As a practical matter, what this usually means is just engaging more with the customers that are furthest along and de-emphasizing some of the top-of-funnel activities such as lead-gen. It means going the extra mile to offer more time on the phone or even site visits to customers. As the CEO/founder, you may find you have the ability to get a customer on the phone in a way that the sales people you will hire later may not be able to. This can also mean being more flexible with pricing, product roadmap, or implementation help to make sure that your most likely customers turn into your biggest advocates. The more conversations you have with them — and the more intimate they are — the faster you will learn and the faster your product (and funnel!) will improve.

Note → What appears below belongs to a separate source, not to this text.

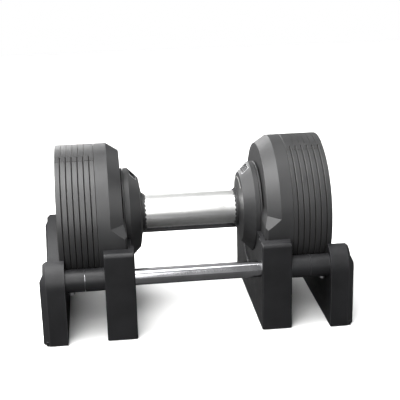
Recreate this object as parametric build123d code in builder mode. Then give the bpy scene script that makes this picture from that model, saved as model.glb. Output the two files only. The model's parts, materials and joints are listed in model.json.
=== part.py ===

So for a lot of founders — and you may be one of them — the right advice for navigating the chaos of founder-led GTM might be pretty simple: if you are overwhelmed with how much you have to do, consider how you can shift your energy to the bottom-of-funnel customers, even if means sacrificing some top-of-funnel gains. You can’t do everything and you can’t fix everything, but make sure your bottom-of-funnel processes are strong and your best customers are happy. Nail that, and the rest will follow.